» **GIVEN PROBLEM**
Note each line where "names" appears, and copy it.

========================================

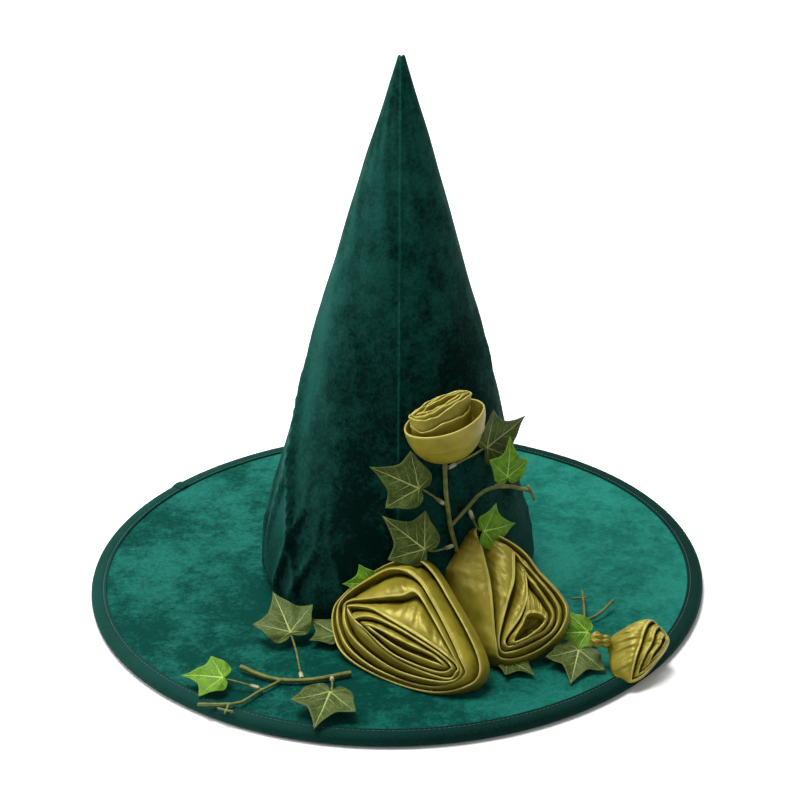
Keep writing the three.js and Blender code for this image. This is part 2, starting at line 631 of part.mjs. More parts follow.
function buildTrimmings() {
  const leaves = Object.entries(LEAVES);
  const pegged = leaves.map(([, leaf]) => leaf).filter((leaf) => leaf.peg);
  for (const name of Object.keys(stems)) {
    const pegs = pegged.filter((leaf) => leaf.peg[0] === name).map((leaf) => peg(pegOf(leaf)));
    add(name, toGeometry(join([stemSolid(name, 0), ...pegs])), STEM);
  }

  for (const [name, leaf] of leaves) {
    const color = leaf.bright ? BRIGHT_LEAF : DARK_LEAF;
    add(`leaf_${name}`, toGeometry(blade(leaf, 0)), color);
    if (!leaf.peg) continue;
    const mesh = add(`stalk_${name}`, toGeometry(stalk(leaf, 0)), STEM);
    const { foot, axis } = pegOf(leaf);
    mesh.userData.swivel = { point: foot.toArray(), axis: axis.toArray() };
  }

  // Ribbon gives way to the hat, the stems and the leaves that are tucked into it
  const hat = [crownBlank(), brimBlank()];
  const ivy = [
    ...Object.keys(stems).map((name) => stemSolid(name, FIT_GAP)),
    ...leaves.map(([, leaf]) => blade(leaf, leaf.peg ? SWING_ROOM : FIT_GAP)),
    ...pegged.map((leaf) => stalk(leaf, FIT_GAP)),
  ];
  const flower = (name, solid, tools) => add(name, toGeometry(largest(cut(solid, tools))), SATIN);
  const { rose_left: left, rose_right: right, bud } = FLOWERS;

  flower('rose_left_ribbon', wholeFlower(left), [...hat, ...ivy, heart(left, FIT_GAP)]);
  flower('rose_left_heart', heart(left, 0), hat);
  const clearOfLeft = wholeFlower(left, FIT_GAP);
  flower('rose_right_ribbon', wholeFlower(right), [...hat, ...ivy, clearOfLeft, heart(right, FIT_GAP)]);
  flower('rose_right_heart', heart(right, 0), [...hat, clearOfLeft]);
  const cup = topRoseCup();
  flower('rose_top_cup', cup, ivy);
  flower('rose_top_roll', topRoseRoll(), [cup]);
  flower('bud_ribbon', wholeFlower(bud), [...hat, ...ivy, wholeFlower(right, FIT_GAP), knot(FIT_GAP)]);
  flower('bud_knot', knot(0), [...hat, ...ivy]);
}

buildBrim();
buildCrown();
buildTrimmings();

export default group;
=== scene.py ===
"""A costume witch's hat: a velvet cone on a wired velvet brim, trimmed with satin roses and ivy.

Metres, +Z up, the wearer's front towards -Y, the brim's lowest plane at zero.
"""

import json
import math

import bmesh
import bpy
import numpy as np
from mathutils import Matrix, Vector

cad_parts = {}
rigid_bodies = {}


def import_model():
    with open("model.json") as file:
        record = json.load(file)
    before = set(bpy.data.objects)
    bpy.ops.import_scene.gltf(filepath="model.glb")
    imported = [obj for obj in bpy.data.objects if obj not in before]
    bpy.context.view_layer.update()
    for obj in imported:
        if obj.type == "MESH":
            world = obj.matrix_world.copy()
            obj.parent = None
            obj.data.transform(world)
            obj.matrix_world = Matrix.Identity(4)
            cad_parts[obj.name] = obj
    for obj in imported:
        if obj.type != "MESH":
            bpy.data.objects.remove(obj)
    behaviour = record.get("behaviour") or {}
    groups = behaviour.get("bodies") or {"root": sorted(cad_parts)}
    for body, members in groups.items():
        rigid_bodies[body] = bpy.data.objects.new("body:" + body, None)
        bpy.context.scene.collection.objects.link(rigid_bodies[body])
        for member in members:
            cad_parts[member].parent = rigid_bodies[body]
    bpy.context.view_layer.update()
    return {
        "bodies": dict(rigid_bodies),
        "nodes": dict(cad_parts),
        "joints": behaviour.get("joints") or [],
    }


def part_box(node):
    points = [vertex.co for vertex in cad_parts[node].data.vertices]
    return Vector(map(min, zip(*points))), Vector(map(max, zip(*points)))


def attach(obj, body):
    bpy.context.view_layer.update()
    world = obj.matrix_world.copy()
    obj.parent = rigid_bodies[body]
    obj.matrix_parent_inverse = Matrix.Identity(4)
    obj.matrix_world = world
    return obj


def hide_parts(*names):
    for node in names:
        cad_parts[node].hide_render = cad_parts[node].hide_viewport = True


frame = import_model()

# ---- Floor, light and camera ----
# The hat stands on a pale table, lit from above by one large soft lamp and filled a little
# from both sides, and is looked at from the front and a little above.

MM = 0.001

bpy.ops.object.select_all(action="DESELECT")
bpy.ops.mesh.primitive_plane_add(size=12, location=(0, 0, -0.0006))
floor = bpy.context.active_object
floor.name = "table"

paper = bpy.data.materials.new("pale_table")
paper.use_nodes = True
paper.node_tree.nodes["Principled BSDF"].inputs["Base Color"].default_value = (0.86, 0.86, 0.85, 1)
paper.node_tree.nodes["Principled BSDF"].inputs["Roughness"].default_value = 0.9
floor.data.materials.append(paper)

world = bpy.data.worlds.new("studio")
world.use_nodes = True
world.node_tree.nodes["Background"].inputs["Color"].default_value = (0.96, 0.98, 1, 1)
world.node_tree.nodes["Background"].inputs["Strength"].default_value = 0.38
bpy.context.scene.world = world
bpy.context.scene.view_settings.view_transform = "Standard"


def soft_lamp(name, place, aim, size, power):
    """A square area lamp that looks from its place at a point."""
    data = bpy.data.lights.new(name, "AREA")
    data.size = size
    data.energy = power
    lamp = bpy.data.objects.new(name, data)
    lamp.location = place
    lamp.rotation_euler = (Vector(aim) - Vector(place)).to_track_quat("-Z", "Y").to_euler()
    bpy.context.scene.collection.objects.link(lamp)


HAT_MIDDLE = (0, 0, 0.15)
soft_lamp("top_lamp", (-0.3, 0.15, 1.6), HAT_MIDDLE, 0.8, 41)
soft_lamp("left_lamp", (-1.6, 0.1, 0.8), HAT_MIDDLE, 0.7, 13)
soft_lamp("front_lamp", (0.7, -1.5, 1.5), (0.03, -0.12, 0.06), 0.5, 3)
soft_lamp("table_lamp", (0, 1.9, 1.5), (0, 1.5, 0), 1.6, 30)

CAMERA_DISTANCE = 1.4
CAMERA_HEIGHT = math.radians(29.79)
CAMERA_AIM = Vector((0.0047, 0, 0.1381))
CAMERA_ROLL = math.radians(-1.08)
lens = bpy.data.cameras.new("camera")
lens.lens = 86.18
camera = bpy.data.objects.new("camera", lens)
bpy.context.scene.collection.objects.link(camera)
camera.location = (0, -CAMERA_DISTANCE * math.cos(CAMERA_HEIGHT), CAMERA_DISTANCE * math.sin(CAMERA_HEIGHT))
look = (CAMERA_AIM - camera.location).to_track_quat("-Z", "Y").to_matrix()
camera.rotation_euler = (look @ Matrix.Rotation(CAMERA_ROLL, 3, "Z")).to_euler()
bpy.context.scene.camera = camera

# ---- Crown: two velvet panels ----
# Two half cones of crushed velvet, seamed down the front and the back. The cloth is puffed
# out over the join with the brim, creased where the hat was folded for its box, and ends
# in two small sewn points. It is glued to the stiffener, so its folds only stand outwards.


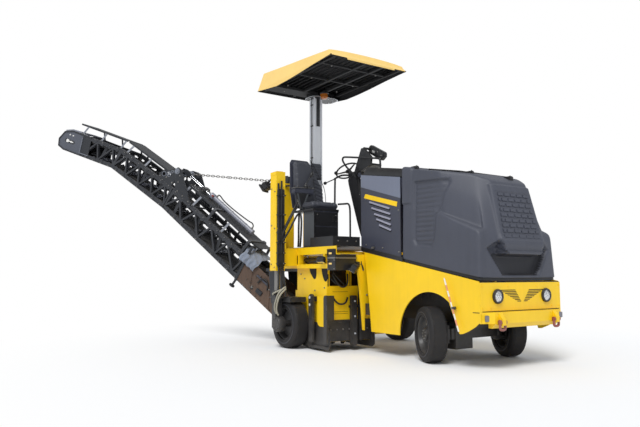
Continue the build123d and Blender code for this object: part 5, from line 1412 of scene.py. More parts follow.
# %% Seat hardware
seat_grey = coat("seat_grey", (0.075, 0.083, 0.092), 0.42, drift=0.10, bare=(0.2, 0.2, 0.2), near_ground=0.0,
                 dust=(0.16, 0.17, 0.17))
hard = Bench()
for near, far, paint, soft_edge in (
        # low corner, high corner, finish, edge
        ((-0.358, -0.818, 1.7052), (0.108, -0.412, 1.735), 1, 0.006),
        ((-0.168, -0.789, 1.2305), (0.098, -0.421, 1.706), 1, 0.008),
        ((-0.160, -0.7925, 1.260), (0.088, -0.788, 1.690), 0, 0.003),
        ((0.097, -0.786, 1.240), (0.0990, -0.424, 1.700), 1, 0.001),
        ((0.098, -0.776, 1.514), (0.1012, -0.434, 1.690), 1, 0.003),
        ((0.098, -0.776, 1.260), (0.1012, -0.434, 1.500), 1, 0.003),
        ((0.098, -0.776, 1.502), (0.1016, -0.434, 1.510), 2, 0.001)):
    hard.slab(near, far, paint, soft_edge)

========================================

» **EXERCISE ANSWER**
def hide_parts(*names):
    for node in names:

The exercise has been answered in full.